OK @kvanlombeek It makes a bit more sense now. Just looking for some confirmation here. You are saying that this function, which is used to calculate the variogram model, will be cheaper to compute if we sample the observations. Specifically you are saying that you want to reduce the size of these arrays in the code in core.py lines 124-126:

x1, x2 = np.meshgrid(x, x)
y1, y2 = np.meshgrid(y, y)
z1, z2 = np.meshgrid(z, z)

Sure that will be fine. In this case then sampling (x/y/z) is equivalent to a stochastic approach in a large learning problem.

Did I get that right?

[bsmurphy]

Yes, I see how this can be a problem. Down-sampling would certainly be useful, but I would worry that the (random) sample might not be representative of the entire dataset (assuming stationarity of the entire dataset). Maybe we could randomly sub-sample the data multiple times and each time estimate the variogram, then compare all resulting variograms in order to figure out the most representative model (kind of like the RANSAC algorithm). Maybe there's some approach from the machine learning literature that could be implemented here to accomplish this and to make the computations efficient. @basaks, seems like you're familiar with this kind of machine learning analysis, what do you think?

[basaks]

@bsmurphy @kvanlombeek When there are a lot of observations, downsampling may provide a very useful boost to performance without losing much accuracy. However, I don't think it is necessary to have this built in with this package.

One can manually downsample outside PyKrige and then use PyKrige functionality. I use shapely, pandas etc for sampling shapefiles quite often :)

On your concerns on downsampling, one can bin the observations (both spatially and by magnitude) and then sample from each bin for a representative set for Kriging. I actually do very similar operations. I think this is very problem specific and should be left to the user.

One can also go the other way in machine learning, i.e., create artificial observations when there are not enough observations.

@kvanlombeek what do you think? I will be, however, very interested to know how you down sample your observations.

[kvanlombeek]

I think we are discussing next to each other a bit, but your post from yesterday @basaks was exactly what I wanted to do.

Can I ask to all of you on how much data you have already fitted this algorithm? 100, 1.000, 100.000 or 1.000.000 points? Not to show of or something, just to see if it worked. I fit the algorithm on around 50k to 200k datapoints, and then I needed these littles tweaks.

I propose that I give it a shot, open a PR and continue to discuss based on that?

[basaks]

hi @kvanlombeek I have one dataset with ~2.2million observations across all of Australia. For many machine learning models, I use ~50k, sometimes upto 200k observations.

[rth]

@kvanlombeek It's great that you are using PyKrige with large datasets and can help with the scaling issues. However, I would tend to agree with @basaks and @bsmurphy on this one; there is potentially a lot of ways this could be done, and it can also be problem specific.

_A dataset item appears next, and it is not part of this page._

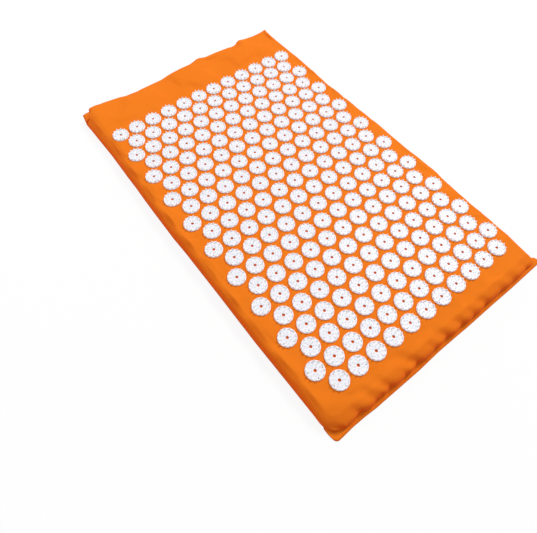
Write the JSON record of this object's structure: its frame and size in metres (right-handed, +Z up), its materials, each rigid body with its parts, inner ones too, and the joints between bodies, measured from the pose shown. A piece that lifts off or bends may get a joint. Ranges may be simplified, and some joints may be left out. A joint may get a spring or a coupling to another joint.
{
  "type": "acupressure mat",
  "caption": "Flat rectangular foam mat in a zipped orange cotton cover, with staggered rows of small white spiked discs over its upper face.",
  "frame": {"origin": "on the floor under the middle of the mat's bounding box", "axes": "+Z up out of the spiked face, +Y along the mat towards the zipped end, +X across the mat, to the right seen from the near end"},
  "size_m": [0.42, 0.686, 0.0279],
  "materials": {
    "cover_cotton": "matte",
    "foam": "matte",
    "disc_plastic": "satin",
    "zip_tape": "matte",
    "zip_nylon": "satin",
    "zip_metal": "satin"
  },
  "bodies": {
    "mat": {"cover_top_panel": "cover_cotton", "cover_bottom_panel": "cover_cotton", "foam_core": "foam", "disc_row_01": "disc_plastic", "disc_row_02": "disc_plastic", "disc_row_03": "disc_plastic", "disc_row_04": "disc_plastic", "disc_row_05": "disc_plastic", "disc_row_06": "disc_plastic", "disc_row_07": "disc_plastic", "disc_row_08": "disc_plastic", "disc_row_09": "disc_plastic", "disc_row_10": "disc_plastic", "disc_row_11": "disc_plastic", "disc_row_12": "disc_plastic", "disc_row_13": "disc_plastic", "disc_row_14": "disc_plastic", "disc_row_15": "disc_plastic", "disc_row_16": "disc_plastic", "disc_row_17": "disc_plastic", "disc_row_18": "disc_plastic", "disc_row_19": "disc_plastic", "disc_row_20": "disc_plastic", "zip_tape_upper": "zip_tape", "zip_tape_lower": "zip_tape", "zip_teeth_upper": "zip_nylon", "zip_teeth_lower": "zip_nylon", "zip_stop_closed_end": "zip_metal", "zip_stop_open_end": "zip_metal"},
    "slider": {"zip_slider": "zip_metal"},
    "pull_tab": {"zip_pull_tab": "zip_metal"}
  },
  "joints": [
    {"name": "zip_slide", "type": "slide", "parent": "mat", "child": "slider", "axis": [-1, 0, 0], "range_m": [0, 0.3144]},
    {"name": "tab_swing", "type": "hinge", "parent": "slider", "child": "pull_tab", "pos_m": [0.1572, 0.3312, 0.0092], "axis": [0, 0, -1], "range_deg": [0, 170]}
  ]
}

Can you not downsample the input X, Y, Z arrays used to train the variogram before providing it to OrdinaryKriging in the way you need?

I'm +1 on adding some additional function for downsampling that would make sens in the Kriging context (if such a thing exists), and -1 on adding it inside the OrdinaryKriging classes which already have quite a bit of parameters IMO.. Unless I'm misunderstanding the issue..

[basaks]

Instead of downsampling, I think what is more useful, and seems like an already used technique in the kriging community, is the local variogram model. Can someone work on this instead? This will speed up computation manyfolds for large models.

VESPER is a PC-Windows program developed by the Australian Centre for Precision Agriculture (ACPA) for spatial prediction that is capable of performing kriging with local variograms (Haas, 1990). Kriging with local variograms involves searching for the closest neighbourhood for each prediction site, estimating the variogram from the neighbourhood, fitting a variogram model to the data and predicting the value and its uncertainty. The local variogram is modelled in the program by fitting a variogram model automatically through the nonlinear least-squares method. Several variogram models are available, namely spherical, exponential, Gaussian and linear with sill. Punctual and block kriging is available as interpolation options. This program adapts itself spatially in the presence of distinct differences in local structure over the whole field.

[bsmurphy]

@rth added the moving window function, which is similar to what you're suggesting @basaks except that it assumes a stationary variogram. Adding in the extra layer of re-estimating the variogram for local neighborhoods could certainly be done at some level, but it would require a calculation for each moving window location; therefore, not sure how much it would really boost speed... Anyways, both of these ideas would be nice to implement at some point: the local variogram estimation for max flexibility and the downsampling in global variogram estimation as a useful tool (could be put in the kriging tools module)...

[rth]

@basaks Feel free to open a new issue with the local variogram model..

[rth]

When there are a lot of observations, downsampling may provide a very useful boost to performance without losing much accuracy. However, I don't think it is necessary to have this built in with this package.

Actually, looking into this anew, as I understand it the issue is that currently, the API does not allow to calculate the variogram on a random subset of the data, then run all the remaining calculations on the full dataset. I don't think this would be too difficult to implement...

[bsmurphy]

True, shouldn't be difficult at all to do something really simple like take a random subset (maybe a couple of times) and compute the variogram estimate. This could be a useful addition in refactoring everything into distinct building blocks as per #56 ...

[MuellerSeb]

In GSTools we provide a sample size for variogram estimation. Maybe we could outsource the variogram estimation.

[MuellerSeb]

Since we will use the variogram estimation routines of GSTools in the future, we will discuss things like this here: #136 Closing for now. Feel free to re-open or (better) discuss in the linked issue.